The client consents to our storing and processing, by computer assistance, also the personal data contained in the purchase contract for fulfilment of this contract.

The client is obliged to notify us of changes in his residential or business address as long as the legal transaction of the services that are part of this contract has not been entirely fulfilled by both parties. If notification is not provided, statements will be deemed to have been received by the client if they have been sent to the last given address.

Plans, drawings or other technical documents as well as samples, catalogues, brochures, illustrations, etc. will always remain our intellectual property; the client shall receive no utilisation or exploitation rights of any kind with regard to these.

XII. Software

If the object of service/purchase includes software components or computer programs we grant the client a non-transferable and non-exclusive right of utilisation at the agreed upon site of installation.

In the event of loss of all claims of guarantee and claims for damage the client is not authorised to duplicate, alter, or render accessible the software to third parties or utilise it for other purposes than those agreed upon or its generally designated purpose. In the event of actions in opposition to these conditions the client must indemnify and hold us harmless also in respect of any claims of third parties.

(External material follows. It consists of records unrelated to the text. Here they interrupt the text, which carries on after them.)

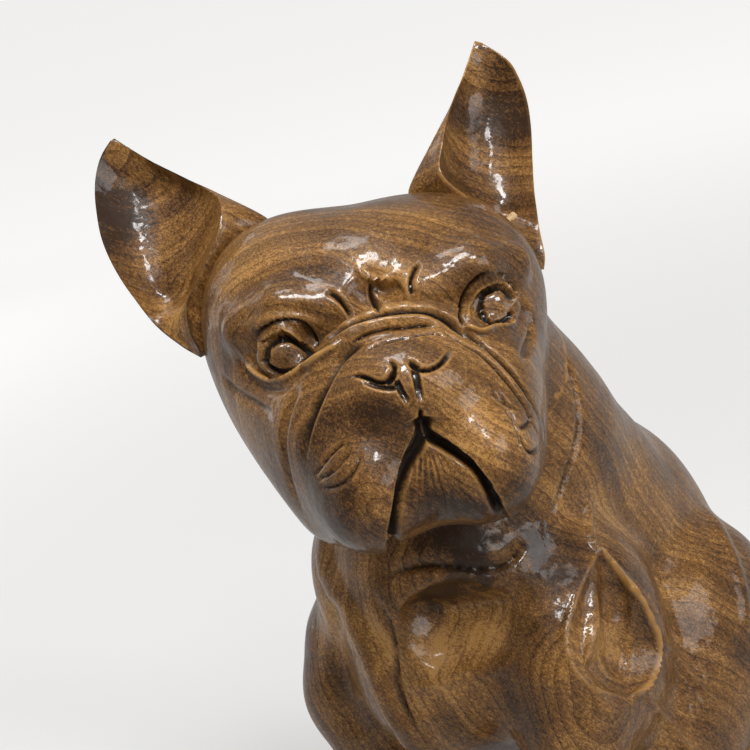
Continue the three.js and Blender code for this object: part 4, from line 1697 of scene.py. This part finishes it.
# Felt pads: thickness, places on the figure's left and in the middle, and radii
FELT_THICK = 2.0
FORE_PLACE = (42.0, -24.0)
HIND_PLACE = (54.0, 46.0)
RUMP_PLACE = (0.0, 84.0)
FOOT_FELT = 8.5
RUMP_FELT = 16.0
SIDES = {"left": 1.0, "right": -1.0}


@dataclass
class Bench:
    """What every piece is made with: the wood, the figure's form, and where the figure stands."""

    wood: bpy.types.Material
    shift: Triple
    figure: Form

    def hand_over(self, piece: bpy.types.Object, finish: bpy.types.Material, *nodes: str) -> None:
        """Carries a finished piece to the frame, and lets it stand for the solids it shows.

        Args:
            piece: The piece, in the figure's millimetres.
            finish: Its finish.
            nodes: The solids that it stands for.
        """
        piece.data.materials.clear()
        piece.data.materials.append(finish)
        piece.data.polygons.foreach_set("material_index", [0] * len(piece.data.polygons))
        move_vertices(piece.data, (coordinates(piece.data) + np.array(self.shift)) * METRES_PER_MM)
        choose(piece)
        bpy.ops.object.shade_smooth_by_angle(angle=math.radians(SHARP_EDGE))
        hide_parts(*nodes)
        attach(piece, "root")
        LOG.info("%s: %d faces", piece.name, len(piece.data.polygons))


def saw(piece: bpy.types.Object, low: Triple, high: Triple) -> None:
    """Saws a box of wood off a piece.

    Args:
        piece: The piece, in the figure's millimetres.
        low: The box's lowest corner.
        high: The box's highest corner.
    """
    deselect()
    middle = [(a + b) / 2 for a, b in zip(low, high)]
    bpy.ops.mesh.primitive_cube_add(size=1.0, location=middle, scale=[b - a for a, b in zip(low, high)])
    box = bpy.context.active_object
    cut = piece.modifiers.new("saw", "BOOLEAN")
    cut.solver = "MANIFOLD"
    cut.object = box
    bpy.context.view_layer.objects.active = piece
    bpy.ops.object.modifier_apply(modifier=cut.name)
    bpy.data.objects.remove(box)


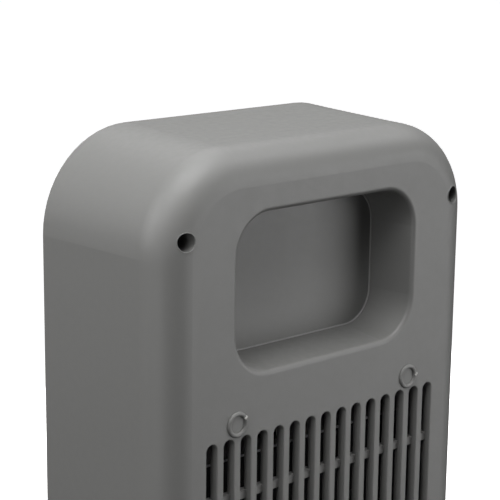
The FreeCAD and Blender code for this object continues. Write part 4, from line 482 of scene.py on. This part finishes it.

The client shall select and specify the software offered by us. The client must also ensure that the software is compatible with the technical conditions on site, and is responsible for the use of the software and the results achieved with it.

Software produced on an individual basis shall be exclusively based on the specification sheet agreed upon by the contracting parties with regard to performance, special functions, hardware and software requirements, requirements for installation, conditions for use, and operation. The information needed for the production of individual software must be provided by the client prior to conclusion of the contract.